»»
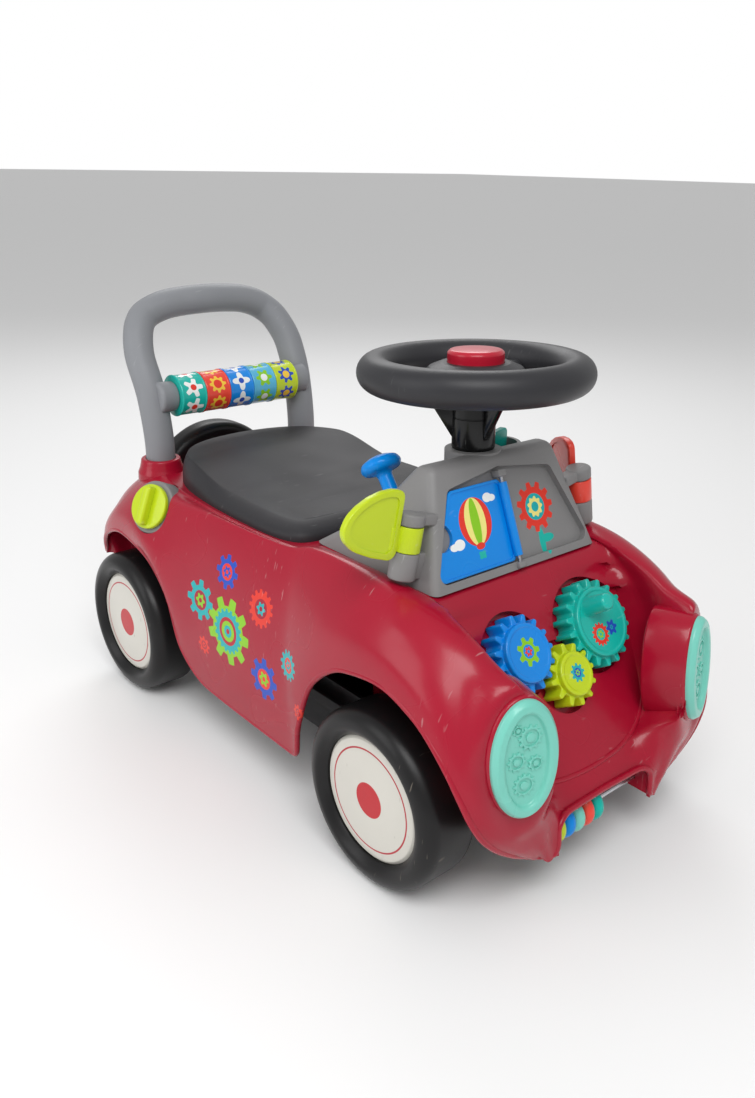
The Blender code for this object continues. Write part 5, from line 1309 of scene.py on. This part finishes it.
# ---------------------------------------------------------------- mirrors, lever and key
def make_mirror(side, name, look, body, fold):
    at = mirror_frame(side)
    near, reach, low, tall = 0.0127, 0.058, 0.0165, 0.058
    shape = [
        (0.0, 0.08), (0.10, 0.0), (0.45, 0.06), (0.75, 0.15), (0.95, 0.30), (1.0, 0.44),
        (0.93, 0.63), (0.80, 0.76), (0.62, 0.88), (0.42, 0.96), (0.22, 1.0), (0.0, 0.98),
    ]
    outline = [(side * (near + reach * u), low + tall * v) for u, v in shape]
    if side < 0:
        outline.reverse()
    outline = softened(outline, 0.020, 4, True)
    middle = Vector((side * (near + 0.45 * reach), low + 0.52 * tall))
    field = [tuple(middle + (Vector(point) - middle) * 0.80) for point in outline]
    bm = slab(outline, -0.0030, 0.0030)
    soften_edges(bm, 0.0010, 60, 3)
    steps = []
    for low_face, high_face in ((-0.006, -0.0018), (0.0018, 0.006)):
        steps.append(cut_by(slab(field, low_face, high_face)))
    bm = carved(bm, steps)
    turn = Matrix.Rotation(fold, 4, "Z")
    bm.transform(turn @ about("X"))
    steps = [joined_with(rod(0.0115, 0.0235, 0.0445, 56, 0.0006))]
    neck = block((near + 0.008, 0.0050, 0.0200), (side * (near + 0.008) / 2, 0, 0.034), 0.0010)
    steps.append(joined_with(neck, turn))
    steps.append(cut_by(rod(pin_bore, 0.0, 0.055, 24)))
    show(name, moved(carved(bm, steps), at), look, body, [name], 30)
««
The exercise: Extract all of the data shown above and repeat it verbatim.

Task solution:
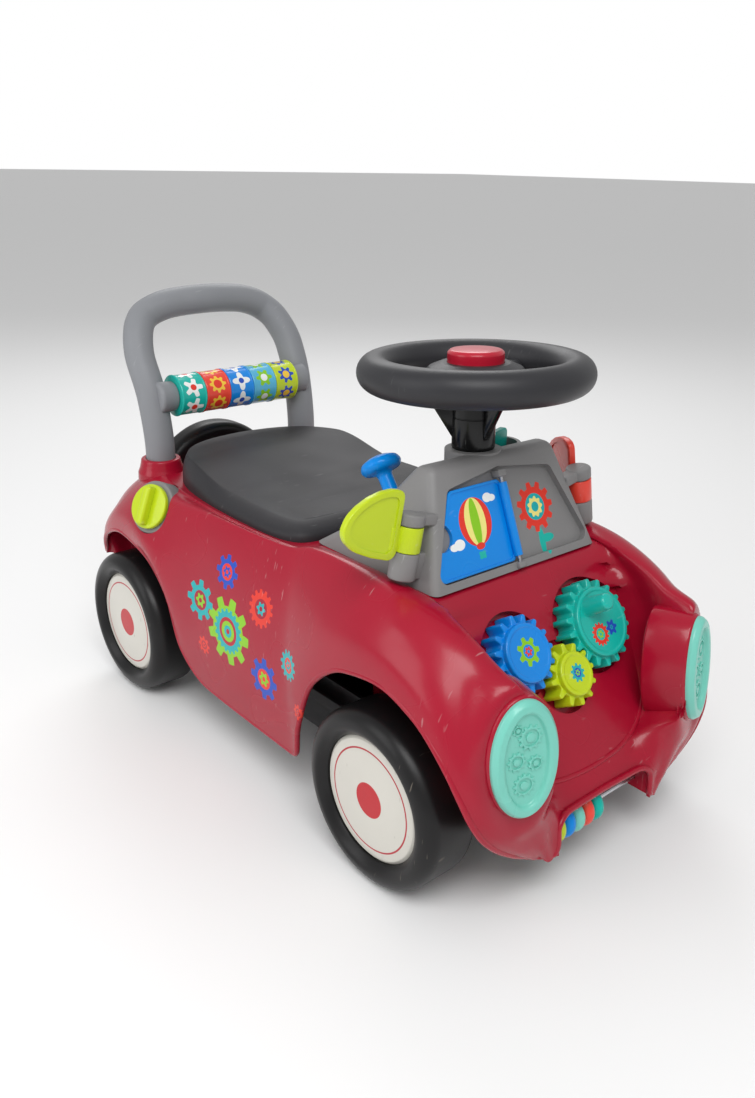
The Blender code for this object continues. Write part 5, from line 1309 of scene.py on. This part finishes it.
# ---------------------------------------------------------------- mirrors, lever and key
def make_mirror(side, name, look, body, fold):
    at = mirror_frame(side)
    near, reach, low, tall = 0.0127, 0.058, 0.0165, 0.058
    shape = [
        (0.0, 0.08), (0.10, 0.0), (0.45, 0.06), (0.75, 0.15), (0.95, 0.30), (1.0, 0.44),
        (0.93, 0.63), (0.80, 0.76), (0.62, 0.88), (0.42, 0.96), (0.22, 1.0), (0.0, 0.98),
    ]
    outline = [(side * (near + reach * u), low + tall * v) for u, v in shape]
    if side < 0:
        outline.reverse()
    outline = softened(outline, 0.020, 4, True)
    middle = Vector((side * (near + 0.45 * reach), low + 0.52 * tall))
    field = [tuple(middle + (Vector(point) - middle) * 0.80) for point in outline]
    bm = slab(outline, -0.0030, 0.0030)
    soften_edges(bm, 0.0010, 60, 3)
    steps = []
    for low_face, high_face in ((-0.006, -0.0018), (0.0018, 0.006)):
        steps.append(cut_by(slab(field, low_face, high_face)))
    bm = carved(bm, steps)
    turn = Matrix.Rotation(fold, 4, "Z")
    bm.transform(turn @ about("X"))
    steps = [joined_with(rod(0.0115, 0.0235, 0.0445, 56, 0.0006))]
    neck = block((near + 0.008, 0.0050, 0.0200), (side * (near + 0.008) / 2, 0, 0.034), 0.0010)
    steps.append(joined_with(neck, turn))
    steps.append(cut_by(rod(pin_bore, 0.0, 0.055, 24)))
    show(name, moved(carved(bm, steps), at), look, body, [name], 30)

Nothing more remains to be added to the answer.